#### [Your goal]
Please output exactly the lines of the material from the first through the line containing "form = Form(given)", and nothing more.

#### [Available data]
-- start --

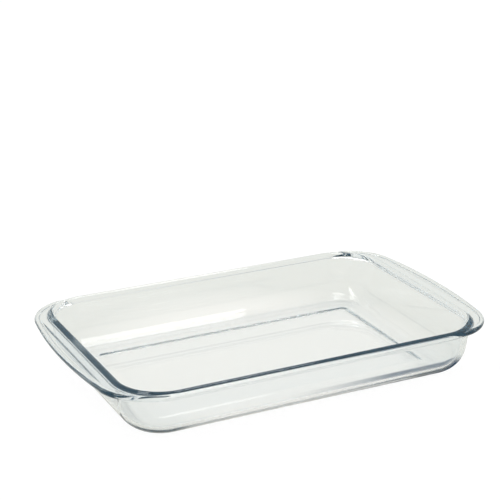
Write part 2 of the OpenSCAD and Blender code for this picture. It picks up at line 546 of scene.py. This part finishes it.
def dish_tree():
    """Geometry nodes that carry the wall's section round the opening, with the handles in it."""
    tree = bpy.data.node_groups.new("Pressed Dish", "GeometryNodeTree")
    face = tree.interface
    for name, default, about in SIZES:
        item = face.new_socket(name, in_out="INPUT", socket_type="NodeSocketFloat")
        item.default_value = default
        item.description = about
    face.new_socket("Glass", in_out="INPUT", socket_type="NodeSocketMaterial")
    face.new_socket("Geometry", in_out="OUTPUT", socket_type="NodeSocketGeometry")
    nodes = Nodes(tree)
    names = (*(name for name, _, _ in SIZES), "Glass")
    given = dict(zip(names, nodes.add("NodeGroupInput", output=names)))
    form = Form(given)

    # The counters: round the opening, and along the section. The number of points in a section
    # is set further down, when all its lines are drawn.
    index = nodes.add("GeometryNodeInputIndex")
    section_points = nodes.add("ShaderNodeValue")
    around = ((index + 0.5) / section_points).floor()
    along = index - around * section_points
    axis_x, axis_y, heading = form.corner_line(around)
    out_x, out_y = heading.cos(), heading.sin()

    # How far a handle stands out here, at least with room for its hollows, and how much of the
    # handle there is: across it grows evenly, and in height with a soft start and end
    reach = form.handle_reach(axis_x, axis_y, out_x, out_y)
    spread = reach - form.edge - form.bead_middle[0]
    grown = fade(spread, form.bead - form.edge, form.least)
    raised = grown * grown * (3.0 - grown * 2.0)

    # The section, from the middle of the floor, over the rim and down to the middle of the base
    inner = form.inner_side(along, 1)
    plain = form.plain_side(along, inner.first)
    handle = form.handle_side(along, inner.first, spread.at_least(form.least))
    if plain.first != handle.first:
        raise RuntimeError("the two rim sections differ in their number of points")
    under, grow_x, grow_y = form.under_side(along, plain.first)
    points = under.first + 1
    section_points.socket.default_value = float(points)
    across = form.floor_middle[0] - FLOOR_LEAD + inner.across
    across = across + mix(plain.across, handle.across, grown) + under.across
    height = form.floor_z + inner.up + mix(plain.up, handle.up, raised) + under.up

    # The first and last points of every section meet in the middle of the floor and of the base
    off_middle = along.over(0.5) * (points - 1.5 - along).over(0.0)
    place = nodes.add("ShaderNodeCombineXYZ", None, [
        (axis_x * grow_x + out_x * across) * off_middle,
        (axis_y * grow_y + out_y * across) * off_middle,
        height,
    ])
    counts = {"Vertices X": ROUND_STEPS + 1, "Vertices Y": points}
    grid = nodes.add("GeometryNodeMeshGrid", None, counts)
    placed = {"Geometry": grid, "Position": place}
    formed = nodes.add("GeometryNodeSetPosition", None, placed)
    joined = {"Geometry": formed, "Distance": TINY}
    closed = nodes.add("GeometryNodeMergeByDistance", None, joined)
    outward = nodes.add("GeometryNodeFlipFaces", None, {"Mesh": closed})
    shading = {"Geometry": outward, "Shade Smooth": True}
    smooth = nodes.add("GeometryNodeSetShadeSmooth", None, shading)
    whole = nodes.add("GeometryNodeRealizeInstances", None, {"Geometry": smooth})
    glazed = {"Geometry": whole, "Material": given["Glass"]}
    done = nodes.add("GeometryNodeSetMaterial", None, glazed)
    nodes.add("NodeGroupOutput", None, {"Geometry": done})
    return tree


def painted_foot_light(nodes, place, look):
    """Painted light: the share of the light caught inside the floor that the foot lets out, in
    patches, at its long sides.

    It stands in for light that clear glass carries out of the floor after many turns, and lightens
    the dark line along the foot's edge. Light counts as caught from its second turn on. What comes
    straight in or out passes the foot as through clean glass, so this draws no ring of its own.
    """
    x, y, z = nodes.add("ShaderNodeSeparateXYZ", None, [place], ("X", "Y", "Z"))
    ray_depth = nodes.add("ShaderNodeLightPath", output="Ray Depth")
    noise = {"Vector": place, "Scale": 400.0, "Detail": 3.0}
    leak_patches = nodes.add("ShaderNodeTexNoise", {"noise_dimensions": "3D"}, noise)
    low = fade(z, look.painted_leak_height, 0.0)
    beside = fade(y.size(), *PAINTED_LEAK_SIDE) * fade(x.size(), *PAINTED_LEAK_END)
    caught = (ray_depth - 1.0).share()
    patchy_leak = (leak_patches * PAINTED_LEAK_MORE + PAINTED_LEAK_LEAST).share()
    return low * beside * look.painted_leak * caught * patchy_leak


def clear_glass(look):
    """Clear pressed glass: polished, a little wavy from the mould, and blue-grey in its depth."""
    material = bpy.data.materials.new("Clear Glass")
    nodes = emptied(material)
    place = nodes.add("ShaderNodeTexCoord", output="Object")
    noise = {"Vector": place, "Scale": 28.0, "Detail": 1.0}
    waves = nodes.add("ShaderNodeTexNoise", {"noise_dimensions": "3D"}, noise)
    relief = {"Strength": 0.25, "Distance": look.unevenness, "Height": waves}
    bump = nodes.add("ShaderNodeBump", None, relief)
    body = nodes.add("ShaderNodeBsdfPrincipled", None, {
        "Base Color": WHITE,
        "Roughness": 0.0,
        "IOR": 1.5,
        "Transmission Weight": 1.0,
        "Normal": bump,
    })
    haze = nodes.add("ShaderNodeBsdfDiffuse", None, {"Color": (*look.haze_colour, 1.0)})
    clear = nodes.add("ShaderNodeMixShader", None, [look.haze, body, haze])
    open_way = nodes.add("ShaderNodeBsdfTransparent", None, {"Color": WHITE})
    # Painted light: the foot lets out, in patches, some of the light caught inside the floor
    leaky = painted_foot_light(nodes, place, look)
    surface = nodes.add("ShaderNodeMixShader", None, [leaky, clear, open_way])
    tint = {"Color": (*look.glass_colour, 1.0), "Density": look.depth}
    volume = nodes.add("ShaderNodeVolumeAbsorption", None, tint)
    nodes.add("ShaderNodeOutputMaterial", None, {"Surface": surface, "Volume": volume})
    return material


def property_name(size_name):
    return size_name.lower().replace(" ", "_")


def size_property(name, default, about):
    """A length, or an angle for the walls' lean."""
    subtype, unit = ("ANGLE", "ROTATION") if name == "Lean" else ("DISTANCE", "LENGTH")
    return FloatProperty(
        name=name, description=about, default=default, subtype=subtype, unit=unit, precision=4)


class BakingDishSizes(bpy.types.PropertyGroup):
    """Sizes of the dish, one property for each row of the table of sizes."""

    __annotations__ = {property_name(row[0]): size_property(*row) for row in SIZES}


class BakingDishLook(bpy.types.PropertyGroup):
    """The glass's colours, the painted light that its foot lets out, and the camera's place."""

    glass_colour: FloatVectorProperty(
        name="Glass Colour", description="Colour that a great depth of the glass takes on",
        default=(0.72, 0.86, 0.93), size=3, min=0.0, max=1.0, subtype="COLOR")
    depth: FloatProperty(
        name="Depth", description="How fast the glass takes on this colour, for each metre",
        default=6.0, min=0.0)
    haze: FloatProperty(
        name="Haze", description="Share of the light that each face of the glass scatters",
        default=0.025, min=0.0, max=1.0, subtype="FACTOR")
    haze_colour: FloatVectorProperty(
        name="Haze Colour", description="Colour of this scattered light",
        default=(0.14, 0.60, 1.0), size=3, min=0.0, max=1.0, subtype="COLOR")
    # Painted light: how much of the light caught in the floor the foot lets out, and how high up
    painted_leak: FloatProperty(
        name="Foot Leak",
        description="Share of the light caught inside the floor that the worn foot lets out",
        default=0.5, min=0.0, max=1.0, subtype="FACTOR")
    painted_leak_height: FloatProperty(
        name="Leak Height", description="How far up from the table this leak reaches",
        default=1.2 * MM, min=0.1 * MM, subtype="DISTANCE", unit="LENGTH", precision=4)
    unevenness: FloatProperty(
        name="Unevenness", description="Depth of the soft waves that pressing leaves",
        default=0.06 * MM, subtype="DISTANCE", unit="LENGTH", precision=5)
    camera_azimuth: FloatProperty(
        name="Camera Azimuth", description="Angle round the dish that the camera looks from",
        default=radians(-26.8), subtype="ANGLE", unit="ROTATION")
    camera_elevation: FloatProperty(
        name="Camera Elevation", description="Angle above the table that the camera looks from",
        default=radians(19.98), subtype="ANGLE", unit="ROTATION")
    camera_distance: FloatProperty(
        name="Camera Distance", description="Distance from the camera to the point it looks at",
        default=1.36, subtype="DISTANCE", unit="LENGTH")
    camera_roll: FloatProperty(
        name="Camera Roll", description="Turn of the camera about its line of sight",
        default=radians(0.157), subtype="ANGLE", unit="ROTATION")


class OBJECT_OT_baking_dish(bpy.types.Operator):
    """Press the dish: floor, walls, rim and both handles in one piece of glass"""

    bl_idname = "object.baking_dish"
    bl_label = "Baking Dish"

    def execute(self, context):
        scene = context.scene
        sizes = scene.baking_dish_sizes
        mesh = bpy.data.meshes.new("glass_dish_form")
        former = bpy.data.objects.new("glass_dish_form", mesh)
        scene.collection.objects.link(former)
        modifier = former.modifiers.new("Pressed Dish", "NODES")
        tree = dish_tree()
        modifier.node_group = tree
        inputs = (item for item in tree.interface.items_tree if item.in_out == "INPUT")
        sockets = {item.name: item.identifier for item in inputs}
        for name, _, _ in SIZES:
            modifier[sockets[name]] = getattr(sizes, property_name(name))
        modifier[sockets["Glass"]] = clear_glass(scene.baking_dish_look)
        graph = context.evaluated_depsgraph_get()
        formed = bpy.data.meshes.new_from_object(former.evaluated_get(graph))
        if not formed.polygons:
            raise RuntimeError("the dish came out empty")
        former.modifiers.clear()
        bpy.data.objects.remove(former)
        bpy.data.meshes.remove(mesh)
        formed.name = "glass_dish"
        dish = bpy.data.objects.new("glass_dish", formed)
        scene.collection.objects.link(dish)
        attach(dish, "root")
        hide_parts("baking_dish")
        return {"FINISHED"}


class SCENE_OT_table_and_light(bpy.types.Operator):
    """Set the pale table top, the soft light and the camera"""

    bl_idname = "scene.table_and_light"
    bl_label = "Table and Light"

    def execute(self, context):
        scene = context.scene
        table_top()
        soft_light(scene)
        for box in LIGHT_BOXES:
            light_box(scene, *box)
        camera(scene, scene.baking_dish_look)
        scene.view_settings.view_transform = "Standard"
        return {"FINISHED"}


def front_shade(x, y):
    """How dark the table lies in shade, in a strip along the right half of the front foot."""
    gap = -y - FOOT_EDGE
    reach = (x - SHADE_CORNER).at_least(0.0) * SHADE_SPREAD + SHADE_REACH
    across = fade(gap, *SHADE_UNDER) * fade(gap - reach, 0.0, -SHADE_SOFT)
    along = fade(x, *SHADE_START) * fade(x, *SHADE_END)
    return across * along * along


def table_top():
    """A wide table that shows pure white. The glass sees it paler near the dish than further off."""
    bpy.ops.mesh.primitive_plane_add(size=TABLE_WIDTH, location=(0.0, 0.0, -TABLE_GAP))
    table = bpy.context.object
    table.name = "table_top"
    material = bpy.data.materials.new("Table Top")
    nodes = emptied(material)
    place = nodes.add("ShaderNodeTexCoord", output="Object")
    x, y = nodes.add("ShaderNodeSeparateXYZ", None, [place], ("X", "Y"))
    away = (x * x + y * y).root()
    pale = nodes.add("ShaderNodeValToRGB", {"stops": TABLE_STOPS}, [away])
    colours = {"Factor": front_shade(x, y), "A": pale, "B": SHADE_COLOUR}
    shaded = nodes.add("ShaderNodeMix", {"data_type": "RGBA"}, colours, "Result")
    kinds = ("Is Camera Ray", "Is Glossy Ray", "Is Transmission Ray")
    camera_ray, glossy_ray, glass_ray = nodes.add("ShaderNodeLightPath", output=kinds)
    shown = {"Color": WHITE, "Strength": camera_ray * TABLE_GLOW}
    seen = {"Color": shaded, "Strength": glossy_ray.at_least(glass_ray)}
    lit = nodes.add("ShaderNodeBsdfDiffuse", None, {"Color": TABLE_GREY})
    glow = nodes.add("ShaderNodeAddShader", None, [
        nodes.add("ShaderNodeEmission", None, shown),
        nodes.add("ShaderNodeEmission", None, seen),
    ])
    surface = nodes.add("ShaderNodeAddShader", None, [lit, glow])
    nodes.add("ShaderNodeOutputMaterial", None, {"Surface": surface})
    table.data.materials.append(material)


def soft_light(scene):
    """Even white light from all round. The glass sees a pale room with a narrow dark belt."""
    world = bpy.data.worlds.new("Soft Light")
    scene.world = world
    nodes = emptied(world)
    direction = nodes.add("ShaderNodeTexCoord", output="Generated")
    height = nodes.add("ShaderNodeSeparateXYZ", None, [direction], "Z")
    room = nodes.add("ShaderNodeValToRGB", {"stops": ROOM_STOPS}, [height])
    kinds = ("Is Glossy Ray", "Is Transmission Ray")
    glossy_ray, glass_ray = nodes.add("ShaderNodeLightPath", output=kinds)
    light = nodes.add("ShaderNodeBackground", None, {"Color": WHITE, "Strength": 1.0})
    seen = nodes.add("ShaderNodeBackground", None, {"Color": room, "Strength": 1.0})
    sky = nodes.add("ShaderNodeMixShader", None, [glossy_ray.at_least(glass_ray), light, seen])
    nodes.add("ShaderNodeOutputWorld", None, {"Surface": sky})


def light_box(scene, name, middle, turn, size):
    """A soft box over the table, which faces straight down."""
    data = bpy.data.lights.new(name, "AREA")
    data.shape = "RECTANGLE"
    data.size, data.size_y = size
    data.energy = LIGHT_BOX_GLOW * pi * data.size * data.size_y
    lamp = bpy.data.objects.new(name, data)
    scene.collection.objects.link(lamp)
    lamp.location = middle
    lamp.rotation_euler = (0.0, 0.0, turn)


def camera(scene, look):
    """The photograph's view: from the front left, looking down at about twenty degrees."""
    data = bpy.data.cameras.new("camera")
    data.sensor_width = CAMERA_SENSOR
    data.lens = CAMERA_LENS
    view = bpy.data.objects.new("camera", data)
    scene.collection.objects.link(view)
    scene.camera = view
    azimuth, elevation = look.camera_azimuth, look.camera_elevation
    level = cos(elevation)
    back = Vector((sin(azimuth) * level, -cos(azimuth) * level, sin(elevation)))
    view.location = Vector(CAMERA_AIM) + back * look.camera_distance
    turn = (-back).to_track_quat("-Z", "Y") @ Quaternion((0.0, 0.0, 1.0), look.camera_roll)
    view.rotation_euler = turn.to_euler()


class VIEW3D_PT_baking_dish(bpy.types.Panel):
    """Sizes, looks and the two makers"""

    bl_label = "Baking Dish"
    bl_space_type = "VIEW_3D"
    bl_region_type = "UI"
    bl_category = "Baking Dish"

    def draw(self, context):
        layout = self.layout
        layout.use_property_split = True
        for group in (context.scene.baking_dish_sizes, context.scene.baking_dish_look):
            for name in group.__annotations__:
                layout.prop(group, name)
        layout.operator(OBJECT_OT_baking_dish.bl_idname)
        layout.operator(SCENE_OT_table_and_light.bl_idname)


CLASSES = (
    BakingDishSizes,
    BakingDishLook,
    OBJECT_OT_baking_dish,
    SCENE_OT_table_and_light,
    VIEW3D_PT_baking_dish,
)


def register():
    for item in CLASSES:
        bpy.utils.register_class(item)
    bpy.types.Scene.baking_dish_sizes = PointerProperty(type=BakingDishSizes)
    bpy.types.Scene.baking_dish_look = PointerProperty(type=BakingDishLook)


def unregister():
    del bpy.types.Scene.baking_dish_look
    del bpy.types.Scene.baking_dish_sizes
    for item in reversed(CLASSES):
        bpy.utils.unregister_class(item)


def main():
    register()
    bpy.ops.object.baking_dish()
    bpy.ops.scene.table_and_light()


if __name__ == "__main__":
    main()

-- end --

#### [Output of the task]
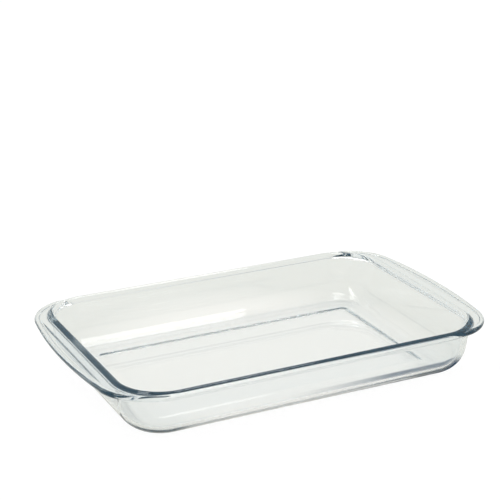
Write part 2 of the OpenSCAD and Blender code for this picture. It picks up at line 546 of scene.py. This part finishes it.
def dish_tree():
    """Geometry nodes that carry the wall's section round the opening, with the handles in it."""
    tree = bpy.data.node_groups.new("Pressed Dish", "GeometryNodeTree")
    face = tree.interface
    for name, default, about in SIZES:
        item = face.new_socket(name, in_out="INPUT", socket_type="NodeSocketFloat")
        item.default_value = default
        item.description = about
    face.new_socket("Glass", in_out="INPUT", socket_type="NodeSocketMaterial")
    face.new_socket("Geometry", in_out="OUTPUT", socket_type="NodeSocketGeometry")
    nodes = Nodes(tree)
    names = (*(name for name, _, _ in SIZES), "Glass")
    given = dict(zip(names, nodes.add("NodeGroupInput", output=names)))
    form = Form(given)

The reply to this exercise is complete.